Quels traits revêt une telle attaque ? Des traits hélas parfaitement familiers.
  • Le premier consiste à dissoudre la notion de vérité dans celle du consensus. Il n’y aurait pas de différence entre la vérité et ce que pensent la plupart des gens. Il serait facile d’aligner un nombre considérable de textes d’un Michel Foucault, par exemple, qui reposent précisément sur le même présupposé : être vrai et être tenu pour vrai sont une seule et même chose.

    De là la fortune d’expressions comme « la production de la vérité », « les techniques de vérité » ou « l’histoire de la vérité », qui confondent délibérément l’incontestable historicité des méthodes adoptées, en diverses époques, pour rechercher la vérité, et la très contestable idée d’une historicité de la vérité elle-même.

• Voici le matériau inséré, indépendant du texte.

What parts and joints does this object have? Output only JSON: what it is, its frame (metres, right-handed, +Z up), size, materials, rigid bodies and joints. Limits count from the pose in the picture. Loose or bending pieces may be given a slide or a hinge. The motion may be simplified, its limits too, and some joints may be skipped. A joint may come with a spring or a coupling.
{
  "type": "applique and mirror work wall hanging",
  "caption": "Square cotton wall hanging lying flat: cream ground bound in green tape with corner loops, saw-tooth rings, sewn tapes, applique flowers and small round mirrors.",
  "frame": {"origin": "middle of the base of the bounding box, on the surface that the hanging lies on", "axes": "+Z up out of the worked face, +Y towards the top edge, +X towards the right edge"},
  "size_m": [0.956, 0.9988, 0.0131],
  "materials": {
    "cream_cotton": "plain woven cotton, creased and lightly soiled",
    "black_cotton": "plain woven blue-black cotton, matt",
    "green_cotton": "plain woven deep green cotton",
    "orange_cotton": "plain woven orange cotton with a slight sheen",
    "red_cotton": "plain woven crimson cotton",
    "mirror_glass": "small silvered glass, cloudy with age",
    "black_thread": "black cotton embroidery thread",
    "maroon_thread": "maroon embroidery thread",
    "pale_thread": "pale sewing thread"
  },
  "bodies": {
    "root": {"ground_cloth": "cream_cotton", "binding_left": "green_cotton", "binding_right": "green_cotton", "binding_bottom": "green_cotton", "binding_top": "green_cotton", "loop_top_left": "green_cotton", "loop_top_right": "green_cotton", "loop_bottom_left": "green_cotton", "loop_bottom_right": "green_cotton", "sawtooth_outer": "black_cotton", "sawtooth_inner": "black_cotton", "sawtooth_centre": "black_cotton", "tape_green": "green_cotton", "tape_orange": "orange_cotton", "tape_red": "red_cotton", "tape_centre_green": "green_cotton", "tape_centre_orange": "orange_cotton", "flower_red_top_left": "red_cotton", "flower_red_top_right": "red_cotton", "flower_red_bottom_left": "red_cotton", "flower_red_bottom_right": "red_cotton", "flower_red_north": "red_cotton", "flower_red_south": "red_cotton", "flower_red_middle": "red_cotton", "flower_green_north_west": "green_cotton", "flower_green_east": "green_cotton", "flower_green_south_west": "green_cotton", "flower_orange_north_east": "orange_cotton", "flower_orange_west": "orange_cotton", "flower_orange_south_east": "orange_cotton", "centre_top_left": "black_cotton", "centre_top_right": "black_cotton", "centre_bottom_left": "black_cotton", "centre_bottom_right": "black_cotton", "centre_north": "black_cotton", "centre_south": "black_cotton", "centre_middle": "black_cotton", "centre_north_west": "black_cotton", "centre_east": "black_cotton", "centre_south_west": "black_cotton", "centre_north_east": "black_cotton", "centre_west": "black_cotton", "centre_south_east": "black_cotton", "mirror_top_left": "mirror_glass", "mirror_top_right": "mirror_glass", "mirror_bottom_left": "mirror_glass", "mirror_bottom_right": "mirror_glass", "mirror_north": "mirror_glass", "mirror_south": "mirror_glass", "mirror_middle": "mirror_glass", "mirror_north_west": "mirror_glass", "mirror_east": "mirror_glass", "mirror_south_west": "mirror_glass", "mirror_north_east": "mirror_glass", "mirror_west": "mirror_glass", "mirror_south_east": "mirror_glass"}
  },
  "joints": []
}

  • Aussi bien le second trait caractéristique de l’attaque post-moderne contre la vérité est-il un constructivisme radical : il n’y a de « vérité » que socialement construite. Autrement dit, il n’existe jamais de « faits objectifs », mais seulement des faits socialement construits, c’est-à-dire des manières de qui n’ont pas à répondre devant une réalité extérieure, mais reflètent seulement les intérêts et les besoins d’une société donnée à une époque donnée.

    Une proposition quelconque (par exemple : « il existe un sexe masculin et un sexe féminin ») n’est jamais vraie tout court ; elle est, tout au plus, vraie relativement à une certaine théorie – théorie dont l’existence s’explique entièrement par une « volonté de puissance » plus ou moins transparente.

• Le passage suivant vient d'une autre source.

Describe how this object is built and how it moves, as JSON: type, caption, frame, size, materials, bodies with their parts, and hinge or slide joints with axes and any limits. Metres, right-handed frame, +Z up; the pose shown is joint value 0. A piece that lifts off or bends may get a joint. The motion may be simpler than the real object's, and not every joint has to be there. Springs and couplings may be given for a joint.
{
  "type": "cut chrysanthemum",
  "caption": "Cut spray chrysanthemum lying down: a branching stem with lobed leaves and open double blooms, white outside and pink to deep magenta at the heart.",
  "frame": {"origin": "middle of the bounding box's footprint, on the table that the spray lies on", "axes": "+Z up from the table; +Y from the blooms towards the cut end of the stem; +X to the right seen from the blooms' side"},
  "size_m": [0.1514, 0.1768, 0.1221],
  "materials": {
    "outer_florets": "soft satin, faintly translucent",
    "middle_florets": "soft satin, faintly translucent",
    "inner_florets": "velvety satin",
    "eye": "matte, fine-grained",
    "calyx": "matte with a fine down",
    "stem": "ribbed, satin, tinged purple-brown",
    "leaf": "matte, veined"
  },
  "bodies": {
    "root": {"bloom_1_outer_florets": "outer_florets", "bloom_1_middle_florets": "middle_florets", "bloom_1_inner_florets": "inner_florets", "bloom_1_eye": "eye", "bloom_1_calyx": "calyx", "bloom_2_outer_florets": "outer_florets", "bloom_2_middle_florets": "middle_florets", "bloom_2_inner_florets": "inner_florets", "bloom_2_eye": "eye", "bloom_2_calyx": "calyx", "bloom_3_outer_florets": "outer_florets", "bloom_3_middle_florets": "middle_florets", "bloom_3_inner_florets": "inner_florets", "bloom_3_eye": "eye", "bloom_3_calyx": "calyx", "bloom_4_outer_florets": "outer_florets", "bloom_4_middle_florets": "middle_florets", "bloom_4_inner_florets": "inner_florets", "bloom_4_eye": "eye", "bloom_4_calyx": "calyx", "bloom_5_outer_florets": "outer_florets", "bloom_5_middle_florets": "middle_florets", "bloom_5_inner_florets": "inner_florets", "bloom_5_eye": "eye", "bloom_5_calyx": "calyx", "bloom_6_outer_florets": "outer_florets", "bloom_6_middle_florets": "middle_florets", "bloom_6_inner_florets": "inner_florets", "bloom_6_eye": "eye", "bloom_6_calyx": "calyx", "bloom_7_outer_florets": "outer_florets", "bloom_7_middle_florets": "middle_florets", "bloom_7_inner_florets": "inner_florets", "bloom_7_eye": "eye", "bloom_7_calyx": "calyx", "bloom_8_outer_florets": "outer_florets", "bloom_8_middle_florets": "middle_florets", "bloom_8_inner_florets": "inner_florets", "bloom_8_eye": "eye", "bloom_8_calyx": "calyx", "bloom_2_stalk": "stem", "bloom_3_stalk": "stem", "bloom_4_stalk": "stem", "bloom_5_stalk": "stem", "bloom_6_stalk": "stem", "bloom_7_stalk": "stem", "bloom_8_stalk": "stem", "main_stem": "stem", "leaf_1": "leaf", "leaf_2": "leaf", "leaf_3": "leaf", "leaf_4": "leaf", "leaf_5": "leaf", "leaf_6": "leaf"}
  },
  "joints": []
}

Un roman comme 1984 est précieux aujourd’hui parce qu’il permet de comprendre qu’on ne peut séparer la cause de la liberté de celle de la vérité.

Il est précieux parce qu’il permet de comprendre que s’il n’existe pas une « réalité extérieure » devant laquelle nous avons, en dernier ressort, à répondre de nos croyances, alors non seulement l’idée du progrès scientifique, par exemple, devient incohérente, mais la perspective d’une servitude absolue devient une probabilité sérieuse ».